I did not attend January’s Sundance Film Festival, but colleagues who were in Park City had wonderful things to say about Honey Boy, a biopic that premiered there. Still, I had to see the film — which marks the narrative directorial debut of the Israeli-American filmmaker Alma Har’el — to believe it, since it was written by, stars and is very much about the child actor turned troubled adult Shia LaBeouf, who has received more publicity for being an unmitigated screw-up over the past decade-plus — DUIs, public drunkenness and bizarre ‘art’ projects — than for any acting work.

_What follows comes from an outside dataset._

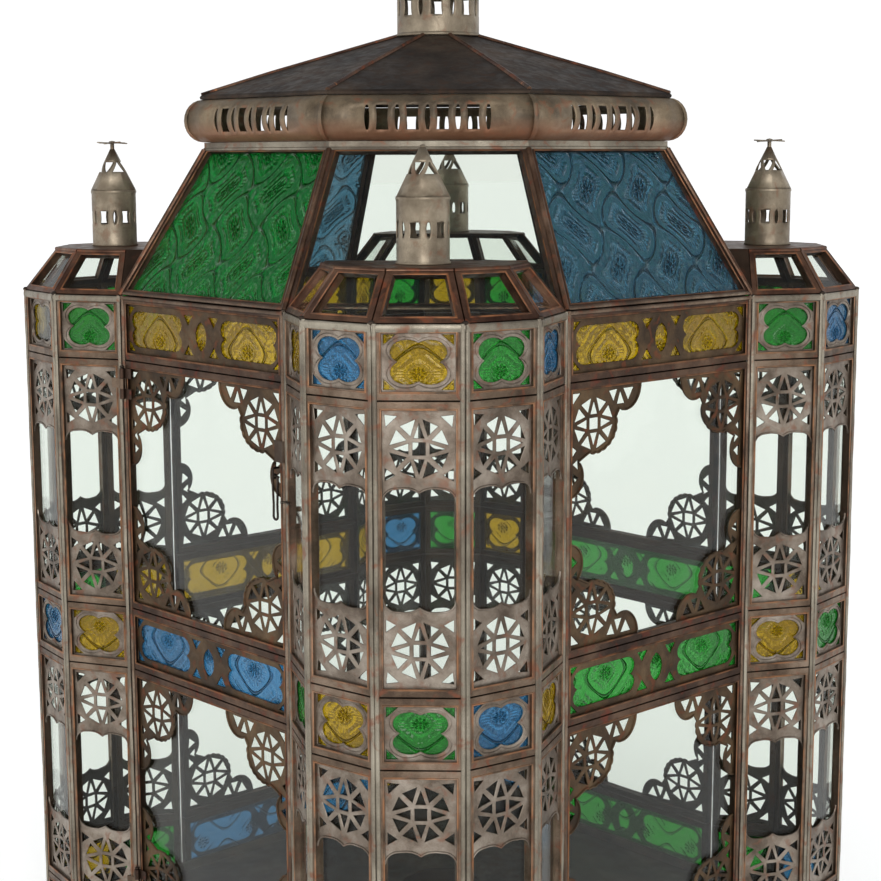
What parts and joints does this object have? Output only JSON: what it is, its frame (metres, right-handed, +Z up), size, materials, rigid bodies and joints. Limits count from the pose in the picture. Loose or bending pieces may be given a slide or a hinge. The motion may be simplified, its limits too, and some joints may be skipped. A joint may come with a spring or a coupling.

Having just come from the pic’s second Toronto International Film Festival screening, at the Elgin Theatre, I am pleased to confirm that the reports are true: Honey Boy, which Amazon acquired after Sundance and will release Nov. 8, is very much the real deal. In fact, I think it’s a game-changer for LaBeouf, who no one who sees the film will ever be able to look at the same way, and who may be on his way to Oscar nominations for best original screenplay (he wrote the script in 2017 while in therapy) and best supporting actor (he plays his own father).
Under the name ‘Otis,’ LaBeouf is portrayed in the film as a child by A Quiet Place‘s Noah Jupe and as an adult by Lucas Hedges, both excellent. But the most interesting character, by far, is the father, a military veteran, recovering addict and registered sex offender who cobbled together a living as a clown until his son came along and started getting work as an actor. The pic cuts back-and-forth between LaBeouf’s childhood and adulthood. In the parts of the movie that look at LaBeouf’s youth, his father pushes him relentlessly, and sometimes abusively — out of love, the father claims, but for lack of a better way to support himself, the son recognizes early on. In the parts of the film that look at LaBeouf as an adult, we see the PTSD-like impact that this sort of an upbringing has had on him, as he stars in Transformers-like movies while battling alcoholism and rage of his own.
It is a testament to LaBeouf that, even after all that he has apparently been through, he is willing to present — in both writing and performance — his father’s perspective as aggressively as his own. I suspect that because of both the fine work that he has done on this film, the remarkable comeback that it represents (he is also said to be excellent this year in The Peanut Butter Falcon, which I have not yet seen) and the sympathy that the story engenders, members of the Academy’s acting and writing branches will be hard-pressed to overlook him.